**RECORDS FOR THE EXERCISE**

┌────────

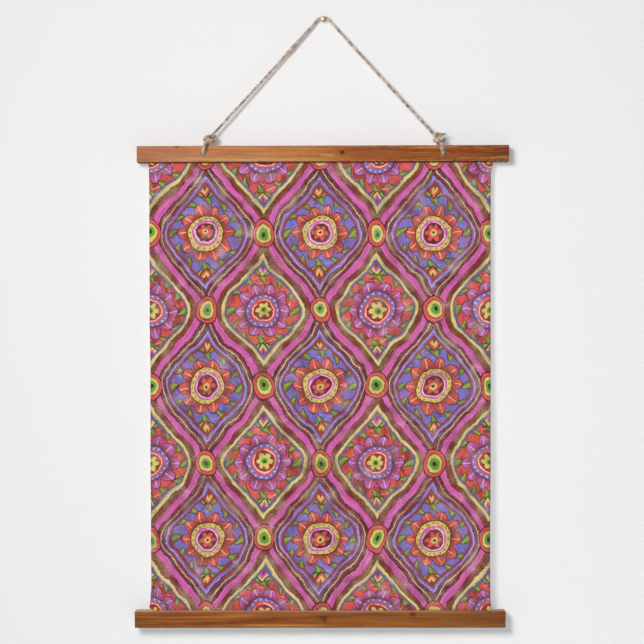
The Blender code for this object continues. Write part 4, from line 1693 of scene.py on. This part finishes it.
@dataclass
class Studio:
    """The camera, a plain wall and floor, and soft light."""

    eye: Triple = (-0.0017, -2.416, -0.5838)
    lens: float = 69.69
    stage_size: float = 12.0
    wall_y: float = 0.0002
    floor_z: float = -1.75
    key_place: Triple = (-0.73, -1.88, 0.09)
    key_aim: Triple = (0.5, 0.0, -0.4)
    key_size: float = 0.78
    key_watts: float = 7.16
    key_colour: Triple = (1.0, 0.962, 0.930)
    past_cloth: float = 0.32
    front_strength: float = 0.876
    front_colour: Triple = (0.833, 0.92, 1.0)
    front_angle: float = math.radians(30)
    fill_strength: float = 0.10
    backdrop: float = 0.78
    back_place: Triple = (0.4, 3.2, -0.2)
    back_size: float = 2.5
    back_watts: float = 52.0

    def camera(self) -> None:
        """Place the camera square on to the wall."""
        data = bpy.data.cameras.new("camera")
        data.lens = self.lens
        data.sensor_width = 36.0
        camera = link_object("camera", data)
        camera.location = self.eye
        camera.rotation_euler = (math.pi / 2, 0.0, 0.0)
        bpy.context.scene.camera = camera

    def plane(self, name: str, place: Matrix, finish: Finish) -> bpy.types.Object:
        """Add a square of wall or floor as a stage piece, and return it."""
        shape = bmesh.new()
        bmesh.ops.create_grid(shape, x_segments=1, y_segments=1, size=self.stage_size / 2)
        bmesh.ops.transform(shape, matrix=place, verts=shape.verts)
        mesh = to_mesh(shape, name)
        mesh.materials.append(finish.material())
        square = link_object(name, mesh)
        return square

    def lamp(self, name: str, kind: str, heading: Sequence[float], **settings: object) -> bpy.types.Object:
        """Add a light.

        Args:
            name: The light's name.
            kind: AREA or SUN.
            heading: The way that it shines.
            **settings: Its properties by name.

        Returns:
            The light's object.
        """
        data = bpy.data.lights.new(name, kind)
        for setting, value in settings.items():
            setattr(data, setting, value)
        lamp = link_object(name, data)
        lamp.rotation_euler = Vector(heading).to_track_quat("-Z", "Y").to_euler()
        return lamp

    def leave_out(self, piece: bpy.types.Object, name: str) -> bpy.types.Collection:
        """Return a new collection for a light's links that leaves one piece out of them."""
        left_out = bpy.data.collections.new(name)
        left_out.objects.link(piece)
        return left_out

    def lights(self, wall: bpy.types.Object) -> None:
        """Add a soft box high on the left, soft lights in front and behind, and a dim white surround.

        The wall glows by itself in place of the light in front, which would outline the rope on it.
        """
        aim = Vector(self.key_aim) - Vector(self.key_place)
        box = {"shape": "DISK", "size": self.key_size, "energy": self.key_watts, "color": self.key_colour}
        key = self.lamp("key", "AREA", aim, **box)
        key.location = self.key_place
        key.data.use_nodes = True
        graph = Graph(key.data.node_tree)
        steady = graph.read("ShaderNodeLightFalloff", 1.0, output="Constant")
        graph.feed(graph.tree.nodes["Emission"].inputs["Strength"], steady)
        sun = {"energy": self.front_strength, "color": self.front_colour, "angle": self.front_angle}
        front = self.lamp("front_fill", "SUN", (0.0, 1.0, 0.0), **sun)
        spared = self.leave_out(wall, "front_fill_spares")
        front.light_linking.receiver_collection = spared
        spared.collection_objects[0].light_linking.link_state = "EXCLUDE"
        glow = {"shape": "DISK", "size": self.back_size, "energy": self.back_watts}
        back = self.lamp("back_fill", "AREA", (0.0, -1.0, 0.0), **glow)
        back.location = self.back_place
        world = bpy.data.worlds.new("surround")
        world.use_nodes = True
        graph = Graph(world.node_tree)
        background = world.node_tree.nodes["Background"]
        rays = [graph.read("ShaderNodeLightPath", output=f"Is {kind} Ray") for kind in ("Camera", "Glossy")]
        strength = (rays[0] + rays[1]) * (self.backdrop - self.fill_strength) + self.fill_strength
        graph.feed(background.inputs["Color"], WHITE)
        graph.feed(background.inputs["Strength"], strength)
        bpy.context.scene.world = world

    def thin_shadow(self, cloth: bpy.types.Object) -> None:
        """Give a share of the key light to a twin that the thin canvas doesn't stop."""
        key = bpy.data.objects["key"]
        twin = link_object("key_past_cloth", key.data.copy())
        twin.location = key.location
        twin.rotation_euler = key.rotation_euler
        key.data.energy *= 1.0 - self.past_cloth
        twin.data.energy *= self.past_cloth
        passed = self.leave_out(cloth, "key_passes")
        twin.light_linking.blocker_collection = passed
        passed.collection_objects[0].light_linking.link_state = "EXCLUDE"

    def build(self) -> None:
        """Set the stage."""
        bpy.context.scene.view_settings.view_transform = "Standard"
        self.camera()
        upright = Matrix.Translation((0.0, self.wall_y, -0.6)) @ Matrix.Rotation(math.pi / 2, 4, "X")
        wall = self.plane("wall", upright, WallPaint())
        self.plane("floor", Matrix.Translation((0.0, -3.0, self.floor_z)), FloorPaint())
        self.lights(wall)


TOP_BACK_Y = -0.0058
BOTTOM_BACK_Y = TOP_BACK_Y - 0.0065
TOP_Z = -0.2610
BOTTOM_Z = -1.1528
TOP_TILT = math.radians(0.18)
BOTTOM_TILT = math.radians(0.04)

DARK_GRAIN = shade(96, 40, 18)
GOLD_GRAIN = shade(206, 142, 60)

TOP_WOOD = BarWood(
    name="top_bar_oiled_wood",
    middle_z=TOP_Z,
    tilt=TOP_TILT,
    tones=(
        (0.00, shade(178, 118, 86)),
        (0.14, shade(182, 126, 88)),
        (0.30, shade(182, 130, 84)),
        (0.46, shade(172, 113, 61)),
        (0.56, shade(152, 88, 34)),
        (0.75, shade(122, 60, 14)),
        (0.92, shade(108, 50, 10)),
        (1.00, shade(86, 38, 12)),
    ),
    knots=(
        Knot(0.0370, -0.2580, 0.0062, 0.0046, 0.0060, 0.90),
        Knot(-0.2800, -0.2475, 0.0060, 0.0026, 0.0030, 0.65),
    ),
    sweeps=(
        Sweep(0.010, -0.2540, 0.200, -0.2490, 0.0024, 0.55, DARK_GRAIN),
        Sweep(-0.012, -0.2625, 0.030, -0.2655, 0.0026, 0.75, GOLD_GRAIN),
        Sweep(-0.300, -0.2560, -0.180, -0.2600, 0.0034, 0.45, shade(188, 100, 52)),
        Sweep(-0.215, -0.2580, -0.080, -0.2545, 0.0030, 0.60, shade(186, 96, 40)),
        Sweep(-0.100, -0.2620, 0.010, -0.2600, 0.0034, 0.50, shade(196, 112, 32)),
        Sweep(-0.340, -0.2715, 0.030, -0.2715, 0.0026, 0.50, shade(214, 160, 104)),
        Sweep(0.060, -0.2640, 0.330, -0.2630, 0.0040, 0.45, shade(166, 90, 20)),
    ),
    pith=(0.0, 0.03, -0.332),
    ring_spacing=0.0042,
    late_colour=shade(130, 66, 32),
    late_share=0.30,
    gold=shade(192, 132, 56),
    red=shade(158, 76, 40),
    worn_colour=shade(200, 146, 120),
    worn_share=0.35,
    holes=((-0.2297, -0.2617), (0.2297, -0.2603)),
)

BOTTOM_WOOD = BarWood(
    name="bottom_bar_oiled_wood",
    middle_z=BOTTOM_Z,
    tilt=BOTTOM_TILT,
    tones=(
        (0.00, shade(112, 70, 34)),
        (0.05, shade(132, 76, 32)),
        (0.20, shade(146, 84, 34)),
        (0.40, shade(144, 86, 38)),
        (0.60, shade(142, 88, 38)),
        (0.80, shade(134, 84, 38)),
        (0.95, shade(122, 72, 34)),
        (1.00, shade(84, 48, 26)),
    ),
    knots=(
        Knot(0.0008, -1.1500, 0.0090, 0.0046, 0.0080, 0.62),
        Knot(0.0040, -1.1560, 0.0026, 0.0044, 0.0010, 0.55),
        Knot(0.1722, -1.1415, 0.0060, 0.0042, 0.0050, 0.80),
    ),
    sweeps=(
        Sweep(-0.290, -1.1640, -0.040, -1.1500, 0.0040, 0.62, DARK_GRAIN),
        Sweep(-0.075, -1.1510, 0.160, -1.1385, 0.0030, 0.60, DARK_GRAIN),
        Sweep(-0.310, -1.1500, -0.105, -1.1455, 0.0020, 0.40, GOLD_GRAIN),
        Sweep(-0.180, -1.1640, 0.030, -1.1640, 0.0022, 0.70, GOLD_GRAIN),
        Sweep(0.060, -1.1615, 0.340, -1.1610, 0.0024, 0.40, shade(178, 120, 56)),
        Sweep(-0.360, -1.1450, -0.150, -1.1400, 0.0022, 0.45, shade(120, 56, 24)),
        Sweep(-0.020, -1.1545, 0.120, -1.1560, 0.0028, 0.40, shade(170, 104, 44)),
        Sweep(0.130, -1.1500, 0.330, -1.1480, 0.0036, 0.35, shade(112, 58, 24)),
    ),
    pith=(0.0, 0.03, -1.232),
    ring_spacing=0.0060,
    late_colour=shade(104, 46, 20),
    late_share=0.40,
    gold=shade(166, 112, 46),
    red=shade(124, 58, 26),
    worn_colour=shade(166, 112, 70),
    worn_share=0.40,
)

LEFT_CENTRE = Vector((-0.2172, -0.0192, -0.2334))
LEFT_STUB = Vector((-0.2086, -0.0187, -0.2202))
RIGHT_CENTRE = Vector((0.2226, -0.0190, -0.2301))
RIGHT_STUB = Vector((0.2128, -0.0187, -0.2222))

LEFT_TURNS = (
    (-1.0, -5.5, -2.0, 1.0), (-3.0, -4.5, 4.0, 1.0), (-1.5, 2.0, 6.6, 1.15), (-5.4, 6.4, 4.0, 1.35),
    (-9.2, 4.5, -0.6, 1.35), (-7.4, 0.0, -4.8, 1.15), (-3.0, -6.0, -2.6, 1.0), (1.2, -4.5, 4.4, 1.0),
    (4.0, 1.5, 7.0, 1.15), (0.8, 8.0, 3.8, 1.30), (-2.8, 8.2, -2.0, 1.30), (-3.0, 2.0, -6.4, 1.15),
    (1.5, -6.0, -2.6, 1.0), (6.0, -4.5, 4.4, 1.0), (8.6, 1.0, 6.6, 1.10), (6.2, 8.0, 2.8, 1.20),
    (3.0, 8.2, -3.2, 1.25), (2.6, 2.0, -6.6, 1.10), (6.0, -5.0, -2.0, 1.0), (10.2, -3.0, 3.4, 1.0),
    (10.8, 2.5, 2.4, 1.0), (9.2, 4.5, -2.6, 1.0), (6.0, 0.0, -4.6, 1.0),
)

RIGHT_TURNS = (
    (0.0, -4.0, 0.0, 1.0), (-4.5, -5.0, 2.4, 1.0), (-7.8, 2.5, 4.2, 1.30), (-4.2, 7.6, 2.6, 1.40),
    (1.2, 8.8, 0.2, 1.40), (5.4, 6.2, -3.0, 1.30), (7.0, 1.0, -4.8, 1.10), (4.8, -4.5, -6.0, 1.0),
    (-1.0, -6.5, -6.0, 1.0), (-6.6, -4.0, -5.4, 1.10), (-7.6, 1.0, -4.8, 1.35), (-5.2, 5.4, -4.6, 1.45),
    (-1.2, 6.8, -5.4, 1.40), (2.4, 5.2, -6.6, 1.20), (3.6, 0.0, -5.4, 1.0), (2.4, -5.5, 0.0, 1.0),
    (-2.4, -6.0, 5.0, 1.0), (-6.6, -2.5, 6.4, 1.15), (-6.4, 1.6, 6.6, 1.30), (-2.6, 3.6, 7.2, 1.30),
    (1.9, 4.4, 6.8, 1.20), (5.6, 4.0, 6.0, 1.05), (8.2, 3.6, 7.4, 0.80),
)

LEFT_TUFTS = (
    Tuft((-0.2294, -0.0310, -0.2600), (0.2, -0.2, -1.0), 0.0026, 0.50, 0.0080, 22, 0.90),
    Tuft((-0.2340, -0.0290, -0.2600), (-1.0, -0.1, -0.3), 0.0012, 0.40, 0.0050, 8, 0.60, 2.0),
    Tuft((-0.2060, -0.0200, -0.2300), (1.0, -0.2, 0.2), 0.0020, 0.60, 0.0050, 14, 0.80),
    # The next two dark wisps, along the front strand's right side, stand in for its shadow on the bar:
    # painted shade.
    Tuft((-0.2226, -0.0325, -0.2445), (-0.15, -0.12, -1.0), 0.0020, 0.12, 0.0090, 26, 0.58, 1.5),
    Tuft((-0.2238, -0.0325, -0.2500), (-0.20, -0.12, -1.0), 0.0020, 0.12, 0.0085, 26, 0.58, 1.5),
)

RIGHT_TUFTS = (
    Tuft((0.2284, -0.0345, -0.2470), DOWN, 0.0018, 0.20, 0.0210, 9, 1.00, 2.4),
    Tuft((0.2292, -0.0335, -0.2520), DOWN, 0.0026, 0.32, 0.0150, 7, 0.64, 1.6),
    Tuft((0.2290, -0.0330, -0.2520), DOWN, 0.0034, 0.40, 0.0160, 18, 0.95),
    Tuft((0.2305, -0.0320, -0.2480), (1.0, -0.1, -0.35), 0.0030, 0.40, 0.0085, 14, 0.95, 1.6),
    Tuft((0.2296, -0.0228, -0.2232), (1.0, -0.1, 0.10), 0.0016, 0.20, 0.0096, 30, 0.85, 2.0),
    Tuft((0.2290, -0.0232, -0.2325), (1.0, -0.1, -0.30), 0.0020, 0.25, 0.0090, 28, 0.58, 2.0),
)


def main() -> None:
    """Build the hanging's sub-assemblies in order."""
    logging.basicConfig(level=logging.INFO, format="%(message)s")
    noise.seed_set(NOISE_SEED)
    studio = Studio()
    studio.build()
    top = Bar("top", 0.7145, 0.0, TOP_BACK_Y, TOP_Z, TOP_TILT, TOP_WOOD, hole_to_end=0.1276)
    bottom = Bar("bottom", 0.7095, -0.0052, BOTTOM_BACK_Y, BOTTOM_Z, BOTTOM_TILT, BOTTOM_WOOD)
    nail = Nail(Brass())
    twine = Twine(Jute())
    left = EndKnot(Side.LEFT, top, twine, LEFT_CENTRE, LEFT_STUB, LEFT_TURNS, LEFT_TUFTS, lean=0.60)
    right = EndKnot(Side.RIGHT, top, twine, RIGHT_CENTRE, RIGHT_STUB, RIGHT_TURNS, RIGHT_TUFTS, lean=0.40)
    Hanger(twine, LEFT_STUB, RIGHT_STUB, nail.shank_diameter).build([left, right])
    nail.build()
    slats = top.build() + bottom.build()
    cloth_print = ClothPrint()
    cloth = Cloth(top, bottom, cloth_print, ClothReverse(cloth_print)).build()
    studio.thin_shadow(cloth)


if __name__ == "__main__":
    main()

└────────
┌────────

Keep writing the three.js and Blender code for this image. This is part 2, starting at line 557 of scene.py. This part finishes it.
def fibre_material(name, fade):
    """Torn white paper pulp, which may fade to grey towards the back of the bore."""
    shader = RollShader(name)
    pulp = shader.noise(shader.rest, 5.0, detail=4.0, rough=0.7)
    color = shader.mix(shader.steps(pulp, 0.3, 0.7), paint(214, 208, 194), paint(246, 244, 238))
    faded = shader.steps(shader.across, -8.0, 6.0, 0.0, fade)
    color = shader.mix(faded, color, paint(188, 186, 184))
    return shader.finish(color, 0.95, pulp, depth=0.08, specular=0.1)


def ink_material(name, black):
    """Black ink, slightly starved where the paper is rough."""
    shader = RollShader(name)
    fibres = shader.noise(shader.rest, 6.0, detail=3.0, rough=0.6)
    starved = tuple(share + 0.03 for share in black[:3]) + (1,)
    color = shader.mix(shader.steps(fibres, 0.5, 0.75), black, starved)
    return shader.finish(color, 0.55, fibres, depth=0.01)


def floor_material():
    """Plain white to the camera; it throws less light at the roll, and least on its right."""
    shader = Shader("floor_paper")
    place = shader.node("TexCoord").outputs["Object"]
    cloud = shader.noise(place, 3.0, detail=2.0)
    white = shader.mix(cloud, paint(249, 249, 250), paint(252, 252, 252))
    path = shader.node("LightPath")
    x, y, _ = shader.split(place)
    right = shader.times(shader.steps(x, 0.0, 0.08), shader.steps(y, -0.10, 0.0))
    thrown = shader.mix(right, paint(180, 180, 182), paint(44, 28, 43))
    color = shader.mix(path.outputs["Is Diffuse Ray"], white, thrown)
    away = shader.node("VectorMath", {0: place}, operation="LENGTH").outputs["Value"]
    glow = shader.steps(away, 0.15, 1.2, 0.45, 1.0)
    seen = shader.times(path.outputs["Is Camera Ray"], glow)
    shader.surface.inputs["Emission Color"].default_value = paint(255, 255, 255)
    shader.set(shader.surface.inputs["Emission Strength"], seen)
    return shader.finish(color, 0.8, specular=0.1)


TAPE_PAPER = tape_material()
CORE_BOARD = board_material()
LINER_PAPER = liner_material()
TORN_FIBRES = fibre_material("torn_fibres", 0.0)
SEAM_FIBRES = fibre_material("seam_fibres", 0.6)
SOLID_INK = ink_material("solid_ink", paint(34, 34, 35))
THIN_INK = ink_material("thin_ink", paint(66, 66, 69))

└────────
┌────────

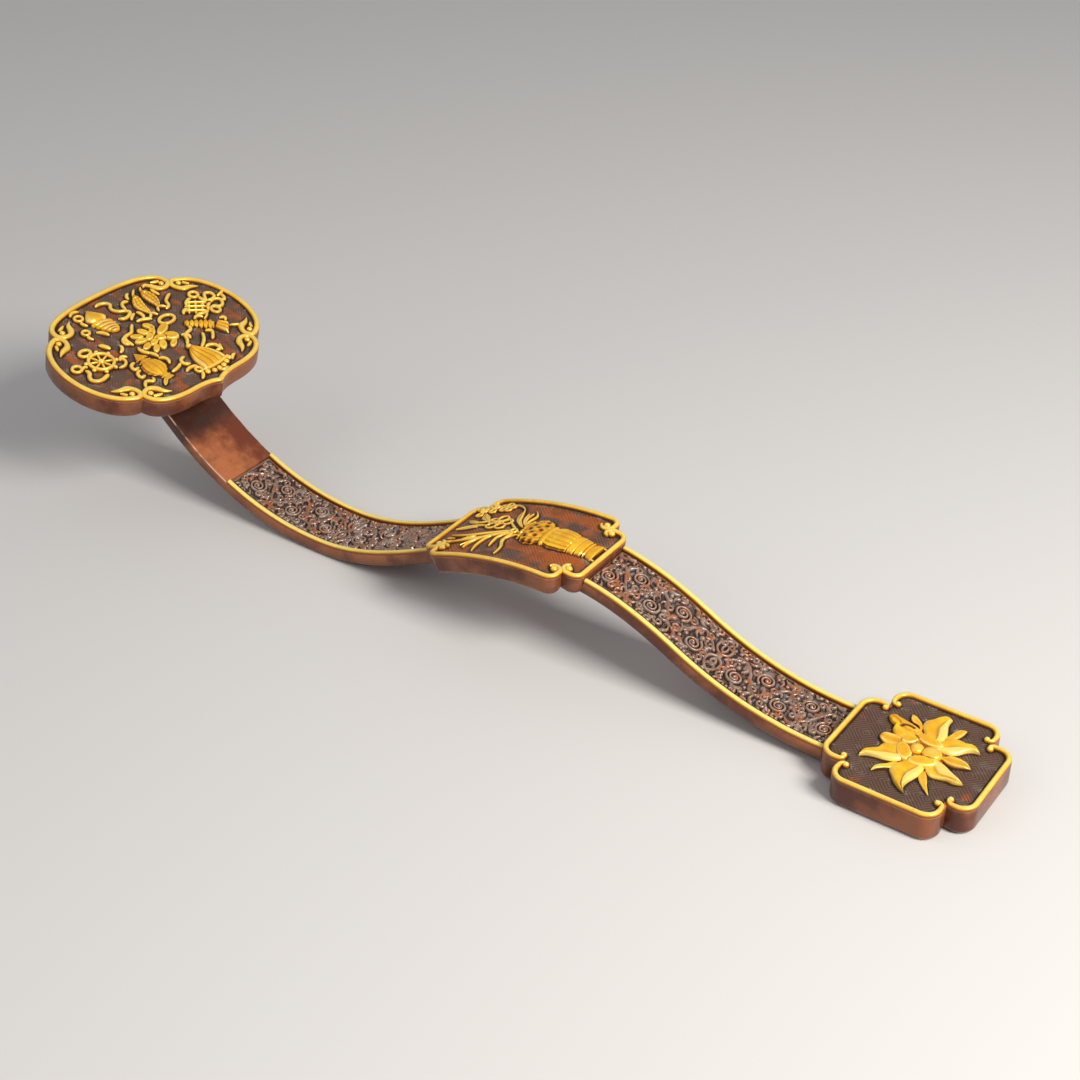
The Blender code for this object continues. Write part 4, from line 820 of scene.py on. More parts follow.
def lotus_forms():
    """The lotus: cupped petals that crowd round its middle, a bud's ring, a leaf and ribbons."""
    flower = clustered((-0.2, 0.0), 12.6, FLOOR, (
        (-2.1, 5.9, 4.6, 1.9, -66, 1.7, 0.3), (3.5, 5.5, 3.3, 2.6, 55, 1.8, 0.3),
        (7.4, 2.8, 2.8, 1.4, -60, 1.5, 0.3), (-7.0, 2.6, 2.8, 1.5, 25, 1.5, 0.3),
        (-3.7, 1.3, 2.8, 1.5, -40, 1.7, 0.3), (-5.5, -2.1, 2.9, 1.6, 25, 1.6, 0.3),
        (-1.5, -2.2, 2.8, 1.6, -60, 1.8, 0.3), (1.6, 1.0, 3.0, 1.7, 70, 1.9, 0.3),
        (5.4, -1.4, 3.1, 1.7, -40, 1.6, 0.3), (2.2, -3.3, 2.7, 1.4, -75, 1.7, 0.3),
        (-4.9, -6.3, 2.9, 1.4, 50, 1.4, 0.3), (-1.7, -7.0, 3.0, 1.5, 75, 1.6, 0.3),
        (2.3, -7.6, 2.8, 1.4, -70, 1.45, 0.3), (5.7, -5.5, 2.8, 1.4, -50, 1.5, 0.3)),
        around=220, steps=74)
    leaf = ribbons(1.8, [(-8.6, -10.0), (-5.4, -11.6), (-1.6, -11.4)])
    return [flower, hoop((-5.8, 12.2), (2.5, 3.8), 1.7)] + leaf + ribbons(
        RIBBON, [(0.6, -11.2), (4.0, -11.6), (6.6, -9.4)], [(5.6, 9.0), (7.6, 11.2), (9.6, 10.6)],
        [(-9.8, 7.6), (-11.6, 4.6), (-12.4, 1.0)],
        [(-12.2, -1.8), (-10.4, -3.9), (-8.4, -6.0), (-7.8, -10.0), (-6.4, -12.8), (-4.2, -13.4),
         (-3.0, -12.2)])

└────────

**WORK TO DO**
From the line with "on. This part finishes it." through the line with "camera, a plain", repeat every line exactly, both ends included, and nothing outside that range.

**EXPECTED ANSWER**
The Blender code for this object continues. Write part 4, from line 1693 of scene.py on. This part finishes it.
@dataclass
class Studio:
    """The camera, a plain wall and floor, and soft light."""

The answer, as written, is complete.